Penn State Pledges to Remove Castro Quote from Campus Building

Cuban President Fidel Castro touches his head while attending the VII International Meeting about Globalization in Havana in 2005.
Adalberto Roque/AFP/Getty Images

Penn State has promised to take down a quote by Cuban dictator Fidel Castro from a wall on campus, following a student-led campaign to have it removed.

“The University agrees with the concerns you and others have expressed and the quote is being removed,” Frank T. Guadagnino, vice president for administration, wrote to Penn State senior Erik Suarez in an email obtained by Campus Reform.

Suarez has reportedly sent Penn State President Eric J. Bannon a letter, signed by fellow students, expressing concern over the Castro quote. One of the signatories included Carlos Garcia, a “victim of socialism/communism in Cuba.”

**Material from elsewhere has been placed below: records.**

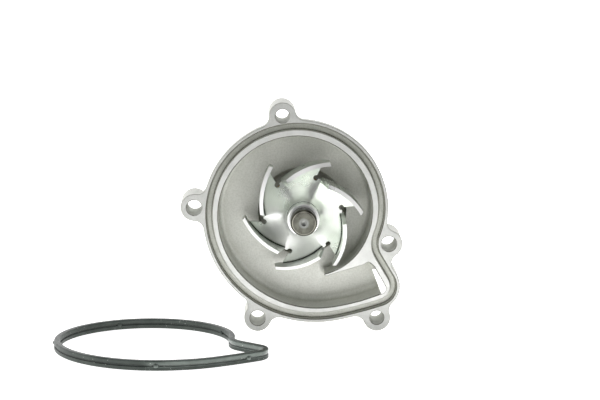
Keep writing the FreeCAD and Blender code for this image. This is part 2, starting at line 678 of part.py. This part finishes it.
# ---- every piece ----------------------------------------------------------------------------
def pieces():
    y0, y1 = BEARING_START_Y, BEARING_END_Y
    gap = SEAL_SEAT_DEPTH - LIP_SEAL_THICK
    return {
        "housing": housing(),
        "profile_gasket": gasket(),
        "impeller": impeller(),
        "pump_shaft": shaft(),
        "drive_flange": drive_flange(),
        "bearing_outer_ring": outer_ring(),
        "bearing_balls": balls(),
        "ball_cage": ball_cage(),
        "bearing_rollers": rollers(),
        "roller_cage": roller_cage(),
        "bearing_seal_front": lip_seal(y0 + gap, y0 + SEAL_SEAT_DEPTH),
        "bearing_seal_rear": lip_seal(y1 - gap, y1 - SEAL_SEAT_DEPTH),
        "seal_sleeve": seal_sleeve(),
        "seat_cup": seat_cup(),
        "seal_seat": seal_seat(),
        "seal_face": seal_face(),
        "spring_retainer": spring_retainer(),
        "seal_bellows": bellows(),
        "seal_spring": seal_spring(),
        "seal_case": seal_case(),
        "water_slinger": water_slinger(),
    }


os.makedirs("parts", exist_ok=True)
for name, shape in pieces().items():
    print(f"{name}: {len(shape.Solids)} solid(s), valid {shape.isValid()}, {shape.Volume:.0f} mm3")
    shape.exportStep(f"parts/{name}.step")
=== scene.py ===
import math

import bpy
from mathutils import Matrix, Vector


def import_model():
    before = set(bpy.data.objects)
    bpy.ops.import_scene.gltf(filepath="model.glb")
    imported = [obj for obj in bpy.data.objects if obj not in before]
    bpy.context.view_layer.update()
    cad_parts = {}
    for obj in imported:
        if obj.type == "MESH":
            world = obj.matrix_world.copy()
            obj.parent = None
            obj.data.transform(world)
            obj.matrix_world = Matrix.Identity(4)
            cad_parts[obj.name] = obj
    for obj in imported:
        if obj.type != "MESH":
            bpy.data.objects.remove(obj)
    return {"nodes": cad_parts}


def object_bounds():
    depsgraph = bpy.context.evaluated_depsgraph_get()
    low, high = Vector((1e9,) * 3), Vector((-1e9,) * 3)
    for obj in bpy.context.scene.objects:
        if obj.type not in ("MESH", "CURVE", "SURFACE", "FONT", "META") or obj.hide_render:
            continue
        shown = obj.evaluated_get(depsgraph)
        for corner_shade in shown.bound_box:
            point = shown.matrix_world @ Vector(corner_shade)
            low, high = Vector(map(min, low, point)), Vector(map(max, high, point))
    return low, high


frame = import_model()
cad_low, cad_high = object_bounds()
nodes = frame["nodes"]

MM = 0.001
FLOOR_Z = cad_low.z

# the housing, in millimetres behind the mounting face
LAND_Y = 0.15               # the machined land inside the groove
EDGE_Y = 0.9                # the broken edges at the front all end before this
DEEP_Y = (4, 7)             # the chamber's painted olive shade is weak in front of these and full behind them

# the impeller and the shaft's front end: _R in millimetres from the shaft's axis, _Y as above
PAST_COLLAR_R = 15          # outside the collar and inside the blades
BLADE_R = 25                # just inside the inner ends of the blades' front edges
BORE_R = 8.35               # a little more than the collar's bore
DIMPLE_R = 1.7
CENTRE_R = 3.0              # the end is brighter inside this
BEVEL_R = 5.7               # the bevel is outside this
HIGHLIGHT_LINE_R = (6.7, 6.9)         # painted highlight on the bevel
SIDE_Y = (20, 30)           # painted shade on the shaft's side in front of these

# how brightly the tent's walls shine, and how bright the camera sees the background
BACK_LIGHT, LEFT_LIGHT, RIGHT_LIGHT, FRONT_LIGHT = 1.85, 1.1, 0.6, 0.06
OVERHEAD_PART = 0.35        # the roof shines with this part of the walls' light
BACKGROUND = 1.2


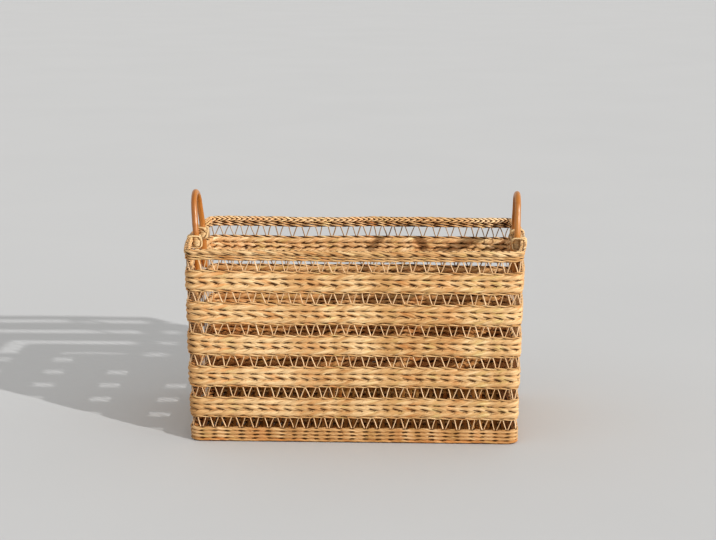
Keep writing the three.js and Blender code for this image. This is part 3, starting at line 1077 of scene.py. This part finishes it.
def cane_finish(name, dark, middle, light, seed, gloss, knots=0.0, coat=0.0, across_scale=1.0,
                pith=None, sheen=0.5):
    """Split, peeled or bent cane: close straight grain, a satin or varnished skin, darker at knots, or
    on the pith side of a split strip."""
    material, tree = sheet_of(name)
    grain, _ = grain_of(tree, 3.0 * across_scale, 30.0 * across_scale, seed)
    mixed = weighed(tree, (grain["Tone"], 0.4), (grain["Straws"], 0.22), (grain["Fibres"], 0.2),
                    (grain["Clouds"], 0.25))
    color = ramp(tree, mixed, (0.1, dark), (0.5, middle), (0.95, light))
    color = blend(tree, math_node(tree, "MULTIPLY", grain["Specks"], 0.5), color, dark)
    if knots:
        depth = math_node(tree, "MULTIPLY", share_of(tree, "nook"), knots)
        color = blend(tree, depth, color, pith or dark)
    rough = math_node(tree, "MULTIPLY_ADD", grain["Fibres"], 0.14, gloss)
    shader = surface(tree, color, grain["Fibres"], 0.5, 0.12 * MM, rough, sheen)
    shader.inputs["Coat Weight"].default_value = coat
    shader.inputs["Coat Roughness"].default_value = 0.18
    return material


# ---- camera, floor and light


def set_camera():
    """The camera of the photograph, fitted to the basket's corners."""
    bpy.ops.object.camera_add(location=CAMERA_PLACE, rotation=(CAMERA_TILT, 0, CAMERA_YAW))
    camera = bpy.context.object
    camera.data.sensor_width = CAMERA_SENSOR
    camera.data.lens = CAMERA_LENS
    camera.data.clip_end = CAMERA_REACH
    bpy.context.scene.camera = camera


def floor_finish():
    """Pale, slightly mottled studio floor."""
    material, tree = sheet_of("pale floor")
    place = node(tree, "TexCoord").outputs["Object"]
    color = blend(tree, noise(tree, place, 1.7, 4.0), (0.567, 0.574, 0.580), (0.596, 0.603, 0.609))
    shader = tree.nodes["Principled BSDF"]
    tree.links.new(color, shader.inputs["Base Color"])
    shader.inputs["Roughness"].default_value = 0.95
    shader.inputs["Specular IOR Level"].default_value = 0.1
    return material


def lay_floor():
    """A plain floor under the basket, out to the horizon."""
    deselect()
    bpy.ops.mesh.primitive_plane_add(size=FLOOR_SIZE, location=(0, 0, 0))
    floor = bpy.context.object
    floor.name = "floor"
    floor.data.materials.append(floor_finish())


def light_studio():
    """A low, fairly hard key from the front right, and a pale fill that is brightest at the horizon."""
    bpy.ops.object.light_add(type="SUN", location=(2, -1, 1))
    key = bpy.context.object
    key.name = "key"
    key.data.energy = KEY_STRENGTH
    key.data.angle = KEY_SOFTNESS
    key.data.color = WARM_WHITE
    level = Vector(KEY_FROM).normalized() * math.cos(KEY_RISE)
    towards = Vector((level.x, level.y, math.sin(KEY_RISE)))
    key.rotation_euler = towards.to_track_quat("Z", "Y").to_euler()
    world = bpy.data.worlds.new("studio")
    bpy.context.scene.world = world
    world.use_nodes = True
    tree = world.node_tree
    up = node(tree, "SeparateXYZ", {"Vector": node(tree, "TexCoord").outputs["Generated"]}).outputs["Z"]
    fill = tree.nodes["Background"]
    fill.inputs["Color"].default_value = (*WARM_WHITE, 1)
    tree.links.new(spread(tree, up, 0.0, 1.0, FILL_LEVEL, FILL_ABOVE), fill.inputs["Strength"])


bpy.context.scene.view_settings.view_transform = "Standard"
bpy.context.scene.view_settings.look = "Medium High Contrast"
set_camera()
lay_floor()
light_studio()

straw = straw_finish("twisted straw", (0.42, 0.21, 0.075), (0.62, 0.385, 0.18), (0.80, 0.58, 0.33), 1.0)
cord = straw_finish("straw cord", (0.40, 0.20, 0.07), (0.60, 0.36, 0.16), (0.78, 0.55, 0.30), 2.0,
                    straws_across=3.0)
# The inner rim's straw is the twisted straw made lighter, as painted light on the rim's inner face.
rim_straw_painted_light = straw_finish("inner rim straw painted lighter", (0.49, 0.25, 0.095), (0.72, 0.455, 0.215),
                         (0.88, 0.65, 0.39), 1.5)
foot_cord = straw_finish("foot straw cord", (0.34, 0.16, 0.055), (0.57, 0.335, 0.145),
                         (0.78, 0.53, 0.29), 3.0, straws_across=3.0)
lowest_cord = straw_finish("lowest straw cord", (0.34, 0.16, 0.05), (0.56, 0.325, 0.135),
                           (0.76, 0.52, 0.28), 3.5, straws_across=3.0, tint=(1.0, 0.66, 0.38))
# The base straw is much darker and redder than the wall straw, as painted shade of the basket's inside
# low down.
base_straw = straw_finish("base straw", (0.22, 0.085, 0.02), (0.38, 0.18, 0.055), (0.52, 0.30, 0.11),
                          4.0, sheen=0.0)
cane = cane_finish("split cane", (0.46, 0.26, 0.11), (0.68, 0.45, 0.25), (0.82, 0.60, 0.38), 5.0, 0.42,
                   knots=0.9, pith=(0.22, 0.13, 0.065))
bent = cane_finish("bent cane", (0.28, 0.088, 0.012), (0.44, 0.172, 0.03), (0.55, 0.25, 0.062), 6.0,
                   0.36, knots=0.7, coat=0.2, across_scale=2.0)
peel = cane_finish("cane peel", (0.48, 0.29, 0.12), (0.68, 0.475, 0.245), (0.77, 0.60, 0.36), 7.0, 0.5)
base_cane = cane_finish("raw cane", (0.34, 0.17, 0.06), (0.56, 0.33, 0.14), (0.70, 0.48, 0.25), 8.0,
                        0.5, knots=0.5, sheen=0.1)

# The slits between strands, pushed in and darkened with painted shade, each as how high it lies on the
# row (-1 to 1), its lean, half length and half height.
LEFT_DOWN = math.radians(-14)
FOOT_SLITS = [(-0.83, 0, 5.0 * MM, 1.4 * MM), (0.86, 0, 5.0 * MM, 1.0 * MM)]
WALE_SLITS = {
    3: [(-0.86, 0, 7.0 * MM, 1.3 * MM)],
    2: [(0.90, 0, 7.0 * MM, 1.0 * MM), (-0.50, LEFT_DOWN, 8.5 * MM, 1.3 * MM)],
    1: [(0.95, LEFT_DOWN, 7.0 * MM, 0.9 * MM)],
}
TWINE_SLITS = {"upper": [(-0.85, 0, 4.0 * MM, 1.1 * MM)], "lower": [(0.9, 0, 4.0 * MM, 0.9 * MM)]}
for row in range(1, 5):
    finish, slits = (lowest_cord, FOOT_SLITS[1:]) if row == 1 else (foot_cord, FOOT_SLITS)
    wall_course(f"foot_twine_{row}", finish, "straw_twine", 8.8 * MM, 3, 1, 60 + row, swell=1.2,
                breadth=0.66, girth=0.46, cuts=26, dwell=0.5, cross=1.0, above=row < 4, hollows=slits,
                along_with=end_straws() if row == 2 else ())
for band in range(1, BANDS + 1):
    cross = 0.5 + (BANDS - band) % 2 * 0.5
    for wale, hand in zip(range(1, WALES + 1), (-1, 1, -1)):
        wall_course(f"band_{band}_wale_{wale}", straw, "straw_wale", 8.6 * MM, 4, hand,
                    100 + 10 * band + wale, swell=1.18, breadth=0.58 if wale == 2 else 0.68, sides=10,
                    cuts=35, cross=cross, dwell=0.25 if wale == 2 else 0.5, hollows=WALE_SLITS[wale])
    for place in ("lower", "upper"):
        wall_course(f"band_{band}_{place}_twine", cord, "straw_twine", 6.6 * MM, 2, 1,
                    200 + 10 * band + (place == "upper"), swell=1.25, breadth=0.64, girth=0.5, cuts=13,
                    settle=0.08, dwell=0.4, cross=cross, above=place == "lower", below=place == "upper",
                    hollows=TWINE_SLITS[place])
for row in (1, 2):
    wall_course(f"rim_twine_{row}", cord, "straw_twine", 6.4 * MM, 2, 1, 300 + row, swell=1.2,
                breadth=0.66, girth=0.5, cuts=13, settle=0.08, dwell=0.45, below=row == 2,
                hollows=TWINE_SLITS["upper"], shade=0.85)
wall_course("rim_rope_outer", straw, "straw_wale", 5.3 * MM, 4, 1, 310, inset=2.2 * MM, swell=1.03,
            breadth=0.58, dwell=0.25, hollows=[(-0.45, LEFT_DOWN, 8.0 * MM, 1.1 * MM)], above=False)
for row in range(1, BANDS + 2):
    stakes_row(row, cane)
inner_rim(rim_straw_painted_light)
for left, word in ((False, "right"), (True, "left")):
    for side in (-1, 1):
        end = "front" if (side < 0) != left else "rear"
        lashing(f"lashing_{word}_{end}", side, left, peel)
for stick in range(1, 6):
    base_stick(f"base_stick_{stick}", 900 + stick, base_cane)
for weaver in range(1, 9):
    base_weaver(f"base_weaver_{weaver}", weaver - 1, base_straw)
bow("handle_right", 1 * MM, False, bent)
bow("handle_left", 6 * MM, True, bent)
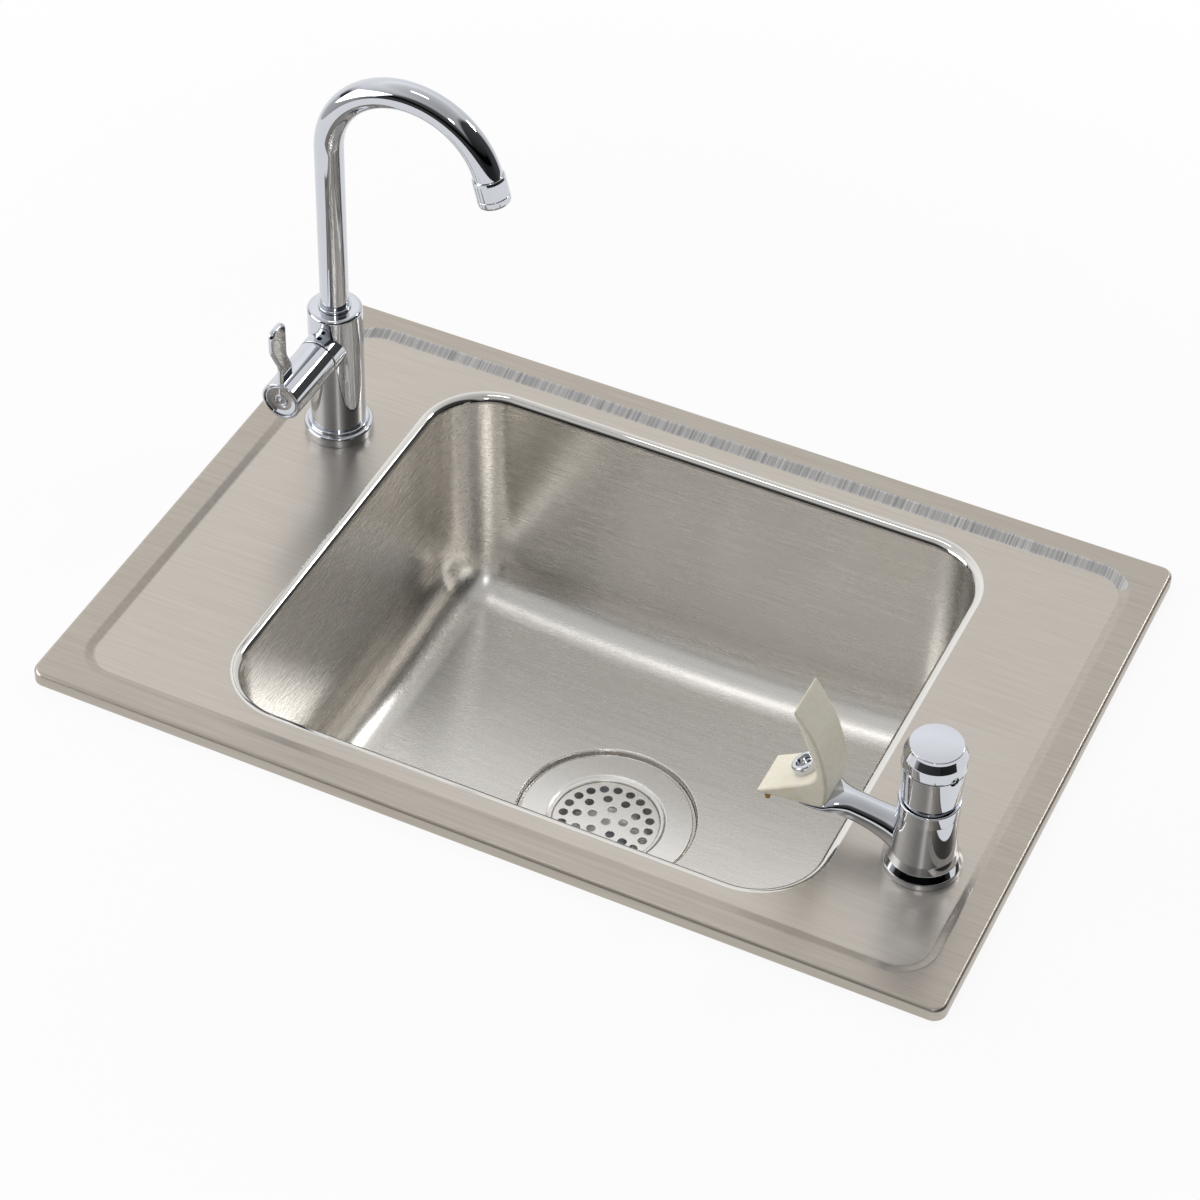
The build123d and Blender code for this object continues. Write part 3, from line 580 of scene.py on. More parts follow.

“For many across campus, Castro is a figure of totalitarianism and oppression that many victims of communism and their families have experienced during their lives,” Suarez explains in his letter, adding that “having his words on campus washes the reality of who he really was, a dictator.”

Penn State says it will remove the text from its Paul Robeson Cultural Center on campus.

The Castro quote reads as follows:

The equal right of all citizens to health, education, work, food, security, culture, science, and wellbeing — that is, the same rights we proclaimed when we began our struggle, in addition to those which emerge from our dreams of justice and equality for all inhabitants of our world — is what I wish for all.

The promise by Penn State to remove the quote arrives in the wake of thousands of Cubans seen taking to the streets to demand an end to the 62-year-old communist regime, chanting, “Down with the dictatorship,” and “We want liberty,” while waving American flags.

The anti-communist protests have also made their way to America, where Cuban-Americans and their allies have been demonstrating in opposition to Cuba’s government — including one protest in Miami, Florida, in which people flooded the Palmetto Expressway and shut it down.

Cuban President Miguel Díaz-Canel, the face of the Castro communist regime, responded to the protests by announcing an “order of combat” against peaceful pro-democracy protesters, urging communist civilians to assault them.

Meanwhile, Cuba’s state-run telecom monopoly ETECSA restricted access to major social media platforms and messaging apps in order to silence citizens and hide ongoing protests in an attempt to quell anti-government demonstrations across the island.